#### Task to complete
Go through the listing and write out all of it exactly.

★ ★ ★ ★ ★

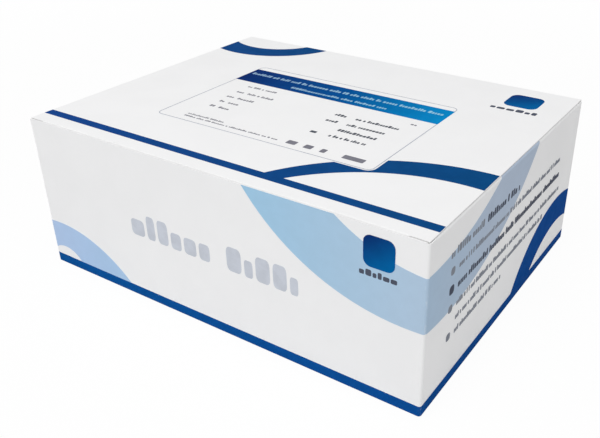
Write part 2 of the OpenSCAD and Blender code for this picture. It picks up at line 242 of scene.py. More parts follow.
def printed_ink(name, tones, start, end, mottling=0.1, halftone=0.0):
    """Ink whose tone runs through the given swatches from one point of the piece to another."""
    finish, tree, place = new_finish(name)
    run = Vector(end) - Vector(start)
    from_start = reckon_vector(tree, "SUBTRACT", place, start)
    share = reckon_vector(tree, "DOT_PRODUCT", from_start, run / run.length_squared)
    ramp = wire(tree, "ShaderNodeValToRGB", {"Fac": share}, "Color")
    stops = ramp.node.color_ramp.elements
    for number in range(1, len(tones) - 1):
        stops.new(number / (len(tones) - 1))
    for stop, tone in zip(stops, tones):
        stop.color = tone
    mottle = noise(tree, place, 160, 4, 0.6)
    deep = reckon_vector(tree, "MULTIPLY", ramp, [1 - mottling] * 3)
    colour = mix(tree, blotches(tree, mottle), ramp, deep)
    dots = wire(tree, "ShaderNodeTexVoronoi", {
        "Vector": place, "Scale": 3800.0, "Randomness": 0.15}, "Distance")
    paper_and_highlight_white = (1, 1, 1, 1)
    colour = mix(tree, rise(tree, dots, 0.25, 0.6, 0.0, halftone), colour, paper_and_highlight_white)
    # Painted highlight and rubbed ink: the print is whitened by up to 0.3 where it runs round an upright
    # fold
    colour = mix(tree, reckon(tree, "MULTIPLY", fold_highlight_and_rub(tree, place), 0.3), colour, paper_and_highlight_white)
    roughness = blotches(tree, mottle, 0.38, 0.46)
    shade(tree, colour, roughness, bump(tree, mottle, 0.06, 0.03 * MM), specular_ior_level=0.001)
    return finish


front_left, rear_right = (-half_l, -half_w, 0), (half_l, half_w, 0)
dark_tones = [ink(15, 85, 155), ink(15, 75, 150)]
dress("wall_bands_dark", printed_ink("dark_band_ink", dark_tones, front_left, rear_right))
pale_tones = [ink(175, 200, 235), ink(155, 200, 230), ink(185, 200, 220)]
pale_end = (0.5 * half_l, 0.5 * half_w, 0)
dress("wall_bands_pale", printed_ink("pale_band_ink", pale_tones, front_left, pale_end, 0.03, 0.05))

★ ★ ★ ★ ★

#### Correct answer
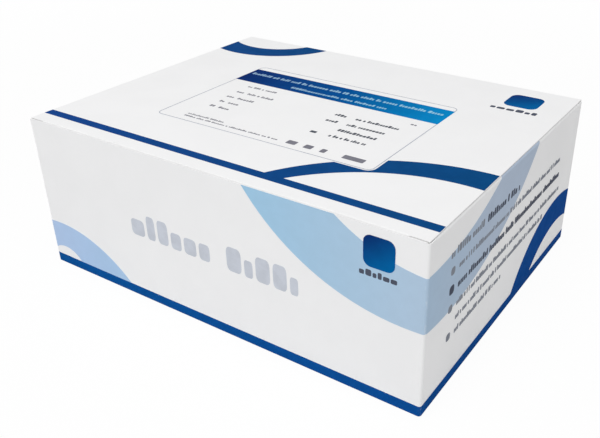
Write part 2 of the OpenSCAD and Blender code for this picture. It picks up at line 242 of scene.py. More parts follow.
def printed_ink(name, tones, start, end, mottling=0.1, halftone=0.0):
    """Ink whose tone runs through the given swatches from one point of the piece to another."""
    finish, tree, place = new_finish(name)
    run = Vector(end) - Vector(start)
    from_start = reckon_vector(tree, "SUBTRACT", place, start)
    share = reckon_vector(tree, "DOT_PRODUCT", from_start, run / run.length_squared)
    ramp = wire(tree, "ShaderNodeValToRGB", {"Fac": share}, "Color")
    stops = ramp.node.color_ramp.elements
    for number in range(1, len(tones) - 1):
        stops.new(number / (len(tones) - 1))
    for stop, tone in zip(stops, tones):
        stop.color = tone
    mottle = noise(tree, place, 160, 4, 0.6)
    deep = reckon_vector(tree, "MULTIPLY", ramp, [1 - mottling] * 3)
    colour = mix(tree, blotches(tree, mottle), ramp, deep)
    dots = wire(tree, "ShaderNodeTexVoronoi", {
        "Vector": place, "Scale": 3800.0, "Randomness": 0.15}, "Distance")
    paper_and_highlight_white = (1, 1, 1, 1)
    colour = mix(tree, rise(tree, dots, 0.25, 0.6, 0.0, halftone), colour, paper_and_highlight_white)
    # Painted highlight and rubbed ink: the print is whitened by up to 0.3 where it runs round an upright
    # fold
    colour = mix(tree, reckon(tree, "MULTIPLY", fold_highlight_and_rub(tree, place), 0.3), colour, paper_and_highlight_white)
    roughness = blotches(tree, mottle, 0.38, 0.46)
    shade(tree, colour, roughness, bump(tree, mottle, 0.06, 0.03 * MM), specular_ior_level=0.001)
    return finish


front_left, rear_right = (-half_l, -half_w, 0), (half_l, half_w, 0)
dark_tones = [ink(15, 85, 155), ink(15, 75, 150)]
dress("wall_bands_dark", printed_ink("dark_band_ink", dark_tones, front_left, rear_right))
pale_tones = [ink(175, 200, 235), ink(155, 200, 230), ink(185, 200, 220)]
pale_end = (0.5 * half_l, 0.5 * half_w, 0)
dress("wall_bands_pale", printed_ink("pale_band_ink", pale_tones, front_left, pale_end, 0.03, 0.05))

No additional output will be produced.